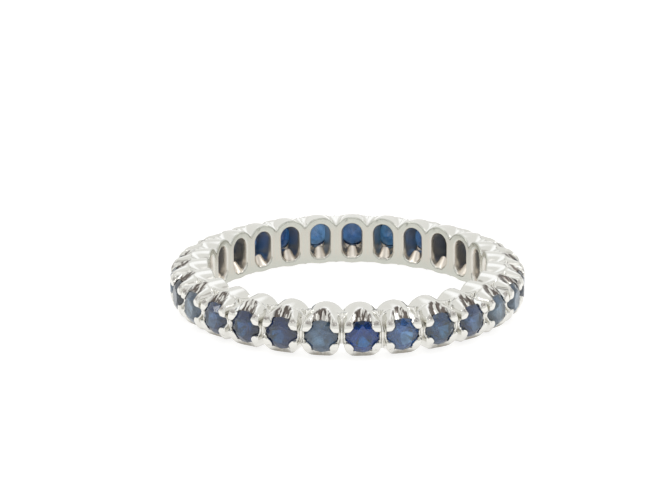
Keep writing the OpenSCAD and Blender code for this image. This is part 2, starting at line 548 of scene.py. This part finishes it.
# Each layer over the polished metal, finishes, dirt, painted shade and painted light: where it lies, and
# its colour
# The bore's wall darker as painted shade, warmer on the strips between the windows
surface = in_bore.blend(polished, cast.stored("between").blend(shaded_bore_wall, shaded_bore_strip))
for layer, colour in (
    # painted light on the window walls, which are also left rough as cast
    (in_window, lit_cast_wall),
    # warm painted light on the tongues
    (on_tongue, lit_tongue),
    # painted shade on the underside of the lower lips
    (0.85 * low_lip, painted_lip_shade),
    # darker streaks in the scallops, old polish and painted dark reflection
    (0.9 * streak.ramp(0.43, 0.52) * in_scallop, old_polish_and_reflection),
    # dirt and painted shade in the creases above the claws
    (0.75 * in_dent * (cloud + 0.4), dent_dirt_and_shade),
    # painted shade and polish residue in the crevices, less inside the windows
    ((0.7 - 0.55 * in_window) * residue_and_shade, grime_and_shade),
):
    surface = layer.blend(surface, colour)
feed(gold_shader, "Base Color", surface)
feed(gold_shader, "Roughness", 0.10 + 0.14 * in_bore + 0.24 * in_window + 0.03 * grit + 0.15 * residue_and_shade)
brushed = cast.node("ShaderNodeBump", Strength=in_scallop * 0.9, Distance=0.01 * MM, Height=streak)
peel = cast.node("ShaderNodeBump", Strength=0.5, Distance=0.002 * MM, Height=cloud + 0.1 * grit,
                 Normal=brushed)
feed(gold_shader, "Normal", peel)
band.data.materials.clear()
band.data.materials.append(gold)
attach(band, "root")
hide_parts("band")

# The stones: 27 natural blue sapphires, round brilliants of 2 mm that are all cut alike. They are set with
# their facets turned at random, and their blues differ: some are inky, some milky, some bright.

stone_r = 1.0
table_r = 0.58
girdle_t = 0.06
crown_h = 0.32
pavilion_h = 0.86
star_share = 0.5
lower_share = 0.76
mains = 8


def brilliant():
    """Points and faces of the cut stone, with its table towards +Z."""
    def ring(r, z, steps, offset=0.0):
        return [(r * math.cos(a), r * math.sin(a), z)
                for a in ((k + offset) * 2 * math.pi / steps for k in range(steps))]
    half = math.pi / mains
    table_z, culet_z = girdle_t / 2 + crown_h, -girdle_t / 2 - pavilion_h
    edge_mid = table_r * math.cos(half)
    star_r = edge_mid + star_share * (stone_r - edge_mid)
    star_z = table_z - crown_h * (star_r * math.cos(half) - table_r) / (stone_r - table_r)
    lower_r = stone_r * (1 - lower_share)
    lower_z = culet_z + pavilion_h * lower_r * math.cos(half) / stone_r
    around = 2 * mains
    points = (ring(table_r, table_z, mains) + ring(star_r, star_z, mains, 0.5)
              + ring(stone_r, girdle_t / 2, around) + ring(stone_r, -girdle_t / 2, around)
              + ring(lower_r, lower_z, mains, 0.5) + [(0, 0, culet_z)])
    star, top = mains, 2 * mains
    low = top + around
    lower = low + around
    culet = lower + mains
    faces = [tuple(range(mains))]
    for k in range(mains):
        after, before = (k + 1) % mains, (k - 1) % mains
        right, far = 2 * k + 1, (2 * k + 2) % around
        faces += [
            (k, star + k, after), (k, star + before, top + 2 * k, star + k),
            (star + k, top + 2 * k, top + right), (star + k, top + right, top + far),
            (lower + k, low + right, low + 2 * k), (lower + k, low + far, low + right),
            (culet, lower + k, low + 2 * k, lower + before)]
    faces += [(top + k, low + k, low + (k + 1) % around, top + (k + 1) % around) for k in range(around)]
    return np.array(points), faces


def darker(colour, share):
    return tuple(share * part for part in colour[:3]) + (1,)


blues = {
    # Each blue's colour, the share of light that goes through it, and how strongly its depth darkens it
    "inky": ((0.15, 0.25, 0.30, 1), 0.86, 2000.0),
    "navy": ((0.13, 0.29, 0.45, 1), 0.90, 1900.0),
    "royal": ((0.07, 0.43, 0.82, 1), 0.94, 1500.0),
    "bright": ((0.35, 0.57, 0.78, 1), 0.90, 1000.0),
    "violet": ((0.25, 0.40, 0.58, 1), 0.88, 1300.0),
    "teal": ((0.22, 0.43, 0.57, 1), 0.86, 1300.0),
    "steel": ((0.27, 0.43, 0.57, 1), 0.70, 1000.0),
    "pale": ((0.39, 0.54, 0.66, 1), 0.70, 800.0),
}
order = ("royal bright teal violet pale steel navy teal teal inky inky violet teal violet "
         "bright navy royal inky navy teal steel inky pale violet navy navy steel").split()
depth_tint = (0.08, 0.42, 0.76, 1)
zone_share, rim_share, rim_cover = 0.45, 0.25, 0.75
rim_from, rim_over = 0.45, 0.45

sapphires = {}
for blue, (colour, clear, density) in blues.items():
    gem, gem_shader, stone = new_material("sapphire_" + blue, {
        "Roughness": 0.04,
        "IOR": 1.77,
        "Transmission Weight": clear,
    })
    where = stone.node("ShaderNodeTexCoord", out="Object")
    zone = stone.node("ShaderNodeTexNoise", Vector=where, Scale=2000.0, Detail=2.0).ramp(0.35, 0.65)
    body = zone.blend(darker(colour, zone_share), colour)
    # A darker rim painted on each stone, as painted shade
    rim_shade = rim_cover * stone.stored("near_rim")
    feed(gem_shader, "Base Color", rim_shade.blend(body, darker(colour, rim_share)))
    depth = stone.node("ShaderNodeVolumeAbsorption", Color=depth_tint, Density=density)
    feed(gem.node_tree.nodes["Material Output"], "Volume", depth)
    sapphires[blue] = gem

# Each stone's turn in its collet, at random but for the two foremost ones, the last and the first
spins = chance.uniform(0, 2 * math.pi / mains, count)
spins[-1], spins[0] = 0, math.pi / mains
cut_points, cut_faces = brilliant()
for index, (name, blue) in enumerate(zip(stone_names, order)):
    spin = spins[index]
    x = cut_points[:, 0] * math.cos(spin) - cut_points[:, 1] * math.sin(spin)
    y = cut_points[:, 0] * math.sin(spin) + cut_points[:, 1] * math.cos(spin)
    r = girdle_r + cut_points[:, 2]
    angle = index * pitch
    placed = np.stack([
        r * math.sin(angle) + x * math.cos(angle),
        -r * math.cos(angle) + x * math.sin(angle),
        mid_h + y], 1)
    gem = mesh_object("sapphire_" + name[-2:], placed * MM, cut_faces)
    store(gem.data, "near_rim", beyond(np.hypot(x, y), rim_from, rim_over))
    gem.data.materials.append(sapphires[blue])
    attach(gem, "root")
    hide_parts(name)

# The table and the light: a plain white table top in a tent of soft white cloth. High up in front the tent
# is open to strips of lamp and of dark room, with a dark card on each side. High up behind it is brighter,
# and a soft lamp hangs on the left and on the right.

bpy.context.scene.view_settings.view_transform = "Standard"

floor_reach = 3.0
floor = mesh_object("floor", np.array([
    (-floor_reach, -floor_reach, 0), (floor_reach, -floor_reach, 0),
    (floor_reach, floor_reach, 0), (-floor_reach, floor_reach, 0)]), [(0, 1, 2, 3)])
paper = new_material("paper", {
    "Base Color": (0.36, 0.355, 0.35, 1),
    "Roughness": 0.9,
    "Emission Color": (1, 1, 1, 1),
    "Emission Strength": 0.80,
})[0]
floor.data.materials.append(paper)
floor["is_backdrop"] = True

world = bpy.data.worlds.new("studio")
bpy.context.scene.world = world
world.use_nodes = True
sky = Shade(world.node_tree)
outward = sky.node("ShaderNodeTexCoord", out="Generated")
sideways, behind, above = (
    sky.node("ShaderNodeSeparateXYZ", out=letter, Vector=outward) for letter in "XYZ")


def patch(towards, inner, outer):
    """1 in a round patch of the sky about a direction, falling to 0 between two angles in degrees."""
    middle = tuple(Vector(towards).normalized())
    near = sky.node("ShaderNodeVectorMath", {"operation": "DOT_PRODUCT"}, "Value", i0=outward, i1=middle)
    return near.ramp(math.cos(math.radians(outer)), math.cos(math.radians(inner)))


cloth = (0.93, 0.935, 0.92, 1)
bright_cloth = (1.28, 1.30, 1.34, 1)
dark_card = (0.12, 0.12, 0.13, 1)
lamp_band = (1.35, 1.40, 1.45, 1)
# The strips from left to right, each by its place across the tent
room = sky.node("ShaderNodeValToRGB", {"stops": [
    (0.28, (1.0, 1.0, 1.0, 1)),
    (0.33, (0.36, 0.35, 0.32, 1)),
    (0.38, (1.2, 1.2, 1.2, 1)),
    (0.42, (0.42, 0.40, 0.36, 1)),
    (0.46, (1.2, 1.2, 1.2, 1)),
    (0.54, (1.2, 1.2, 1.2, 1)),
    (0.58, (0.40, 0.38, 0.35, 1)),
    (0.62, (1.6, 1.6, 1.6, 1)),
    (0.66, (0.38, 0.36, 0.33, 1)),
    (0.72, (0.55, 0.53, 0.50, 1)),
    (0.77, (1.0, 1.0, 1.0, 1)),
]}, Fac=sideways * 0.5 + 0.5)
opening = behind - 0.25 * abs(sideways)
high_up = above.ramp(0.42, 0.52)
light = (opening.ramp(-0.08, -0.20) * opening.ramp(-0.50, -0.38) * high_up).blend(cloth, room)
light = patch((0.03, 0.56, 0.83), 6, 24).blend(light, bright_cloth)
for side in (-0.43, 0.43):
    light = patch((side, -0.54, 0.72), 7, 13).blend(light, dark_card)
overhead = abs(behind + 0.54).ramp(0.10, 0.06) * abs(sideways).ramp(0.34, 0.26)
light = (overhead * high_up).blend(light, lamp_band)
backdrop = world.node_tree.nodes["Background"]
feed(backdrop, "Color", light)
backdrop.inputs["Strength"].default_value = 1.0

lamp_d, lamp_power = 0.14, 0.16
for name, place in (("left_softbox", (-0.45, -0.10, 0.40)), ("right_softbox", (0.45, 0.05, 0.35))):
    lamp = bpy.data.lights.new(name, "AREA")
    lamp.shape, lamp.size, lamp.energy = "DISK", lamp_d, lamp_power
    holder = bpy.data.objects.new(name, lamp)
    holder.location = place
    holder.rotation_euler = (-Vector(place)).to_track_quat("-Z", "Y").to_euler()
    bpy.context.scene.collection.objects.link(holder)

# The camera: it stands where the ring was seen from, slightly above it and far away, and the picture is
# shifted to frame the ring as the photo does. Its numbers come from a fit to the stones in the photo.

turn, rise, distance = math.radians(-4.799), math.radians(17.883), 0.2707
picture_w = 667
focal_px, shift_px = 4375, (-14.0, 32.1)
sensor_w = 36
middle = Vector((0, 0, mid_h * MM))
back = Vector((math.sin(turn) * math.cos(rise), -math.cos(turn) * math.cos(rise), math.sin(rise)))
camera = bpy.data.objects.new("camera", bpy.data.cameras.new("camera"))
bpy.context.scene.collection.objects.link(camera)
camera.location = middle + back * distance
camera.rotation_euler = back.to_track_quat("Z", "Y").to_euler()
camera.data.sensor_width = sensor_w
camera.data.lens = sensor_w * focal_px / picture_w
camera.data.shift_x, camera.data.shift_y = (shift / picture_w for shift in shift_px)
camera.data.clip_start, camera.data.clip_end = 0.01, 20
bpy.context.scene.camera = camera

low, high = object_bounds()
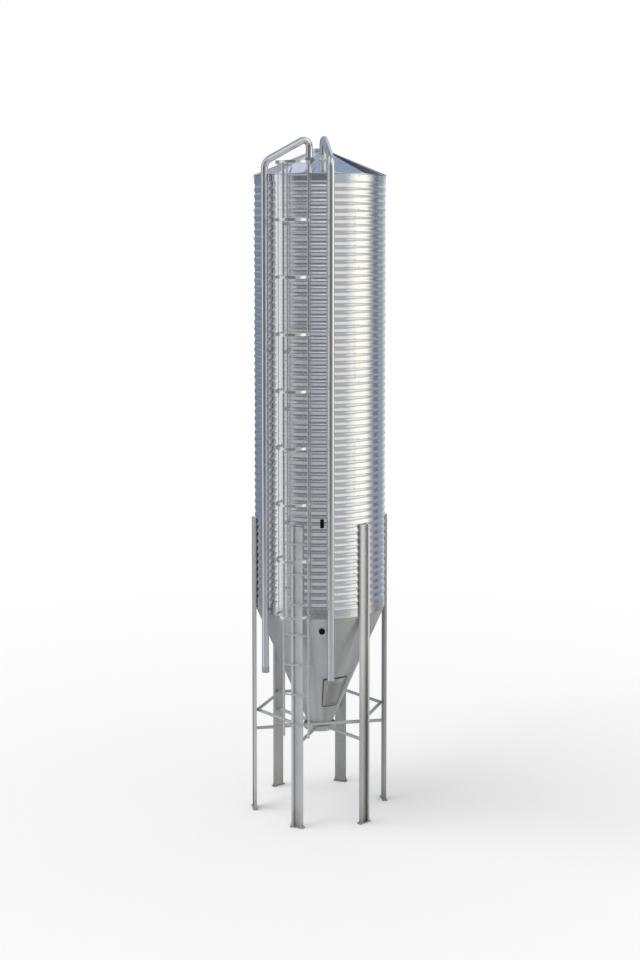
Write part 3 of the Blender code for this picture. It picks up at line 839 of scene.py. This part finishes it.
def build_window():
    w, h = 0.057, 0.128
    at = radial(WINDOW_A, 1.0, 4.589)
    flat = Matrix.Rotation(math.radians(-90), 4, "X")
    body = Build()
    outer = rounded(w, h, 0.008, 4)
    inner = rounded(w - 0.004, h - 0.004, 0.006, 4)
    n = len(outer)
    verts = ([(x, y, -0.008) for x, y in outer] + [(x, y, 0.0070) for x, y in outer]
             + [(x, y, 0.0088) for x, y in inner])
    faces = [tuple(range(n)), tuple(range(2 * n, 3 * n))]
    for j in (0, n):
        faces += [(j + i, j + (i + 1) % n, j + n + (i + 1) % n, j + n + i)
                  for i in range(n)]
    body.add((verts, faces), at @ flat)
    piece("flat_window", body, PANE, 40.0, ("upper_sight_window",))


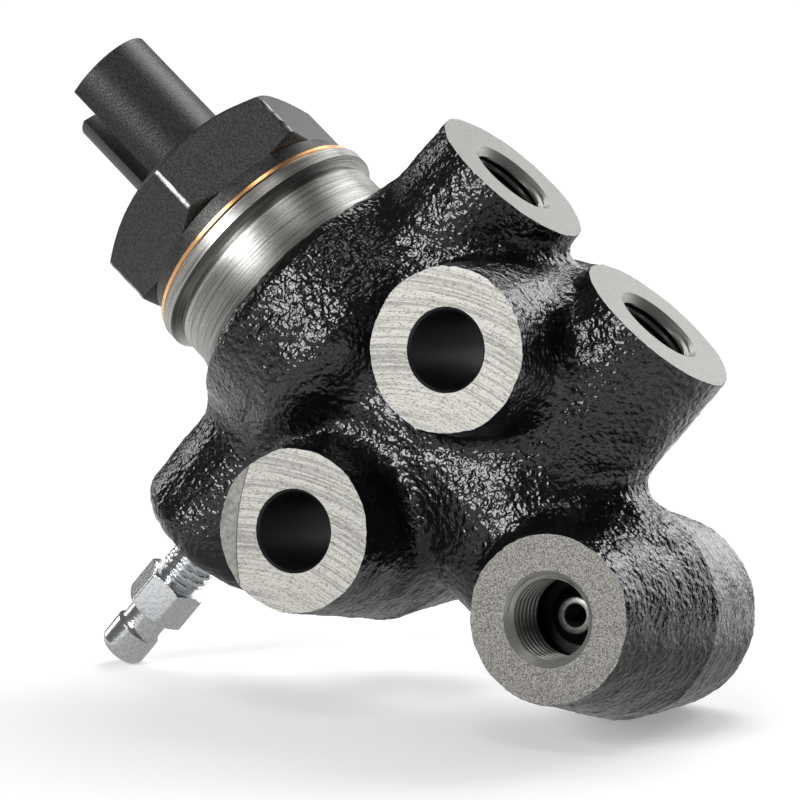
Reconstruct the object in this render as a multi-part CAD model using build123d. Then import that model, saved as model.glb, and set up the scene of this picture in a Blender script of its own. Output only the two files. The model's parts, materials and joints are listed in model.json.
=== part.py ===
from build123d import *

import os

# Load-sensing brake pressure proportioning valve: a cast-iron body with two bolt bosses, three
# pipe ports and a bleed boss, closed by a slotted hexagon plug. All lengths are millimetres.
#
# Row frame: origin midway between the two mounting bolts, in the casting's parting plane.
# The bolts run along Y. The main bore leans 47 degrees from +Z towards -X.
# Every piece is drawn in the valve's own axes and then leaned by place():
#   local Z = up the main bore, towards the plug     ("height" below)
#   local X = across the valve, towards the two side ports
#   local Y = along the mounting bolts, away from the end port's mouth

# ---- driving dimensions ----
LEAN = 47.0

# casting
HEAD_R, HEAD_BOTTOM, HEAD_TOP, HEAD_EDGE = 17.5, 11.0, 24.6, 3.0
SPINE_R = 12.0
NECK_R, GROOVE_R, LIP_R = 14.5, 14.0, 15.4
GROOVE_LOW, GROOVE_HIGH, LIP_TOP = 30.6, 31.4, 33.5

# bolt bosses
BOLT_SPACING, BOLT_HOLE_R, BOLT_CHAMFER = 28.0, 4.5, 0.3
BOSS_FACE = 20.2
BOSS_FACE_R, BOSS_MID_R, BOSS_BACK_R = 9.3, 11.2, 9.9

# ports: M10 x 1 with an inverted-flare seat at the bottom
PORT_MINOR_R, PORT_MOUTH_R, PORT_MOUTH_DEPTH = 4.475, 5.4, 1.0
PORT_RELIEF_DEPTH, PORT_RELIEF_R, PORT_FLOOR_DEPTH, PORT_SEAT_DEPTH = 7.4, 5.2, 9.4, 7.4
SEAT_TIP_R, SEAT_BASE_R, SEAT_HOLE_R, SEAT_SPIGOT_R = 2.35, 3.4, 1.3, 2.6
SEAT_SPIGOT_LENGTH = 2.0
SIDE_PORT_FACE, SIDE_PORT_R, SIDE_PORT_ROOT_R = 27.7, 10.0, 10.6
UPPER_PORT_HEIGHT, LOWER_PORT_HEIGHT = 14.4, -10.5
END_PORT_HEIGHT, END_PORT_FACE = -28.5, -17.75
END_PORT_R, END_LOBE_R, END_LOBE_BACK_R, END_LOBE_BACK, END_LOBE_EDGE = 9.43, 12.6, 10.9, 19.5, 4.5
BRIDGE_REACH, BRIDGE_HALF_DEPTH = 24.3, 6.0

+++

[THE PROBLEM] Please return, exactly as they appear, the lines starting at the one that contains "Reconstruct the object" and ending at the one that contains "GROOVE_LOW, GROOVE_HIGH, LIP_TOP".

[RESULT BELOW]
Reconstruct the object in this render as a multi-part CAD model using build123d. Then import that model, saved as model.glb, and set up the scene of this picture in a Blender script of its own. Output only the two files. The model's parts, materials and joints are listed in model.json.
=== part.py ===
from build123d import *

import os

# Load-sensing brake pressure proportioning valve: a cast-iron body with two bolt bosses, three
# pipe ports and a bleed boss, closed by a slotted hexagon plug. All lengths are millimetres.
#
# Row frame: origin midway between the two mounting bolts, in the casting's parting plane.
# The bolts run along Y. The main bore leans 47 degrees from +Z towards -X.
# Every piece is drawn in the valve's own axes and then leaned by place():
#   local Z = up the main bore, towards the plug     ("height" below)
#   local X = across the valve, towards the two side ports
#   local Y = along the mounting bolts, away from the end port's mouth

# ---- driving dimensions ----
LEAN = 47.0

# casting
HEAD_R, HEAD_BOTTOM, HEAD_TOP, HEAD_EDGE = 17.5, 11.0, 24.6, 3.0
SPINE_R = 12.0
NECK_R, GROOVE_R, LIP_R = 14.5, 14.0, 15.4
GROOVE_LOW, GROOVE_HIGH, LIP_TOP = 30.6, 31.4, 33.5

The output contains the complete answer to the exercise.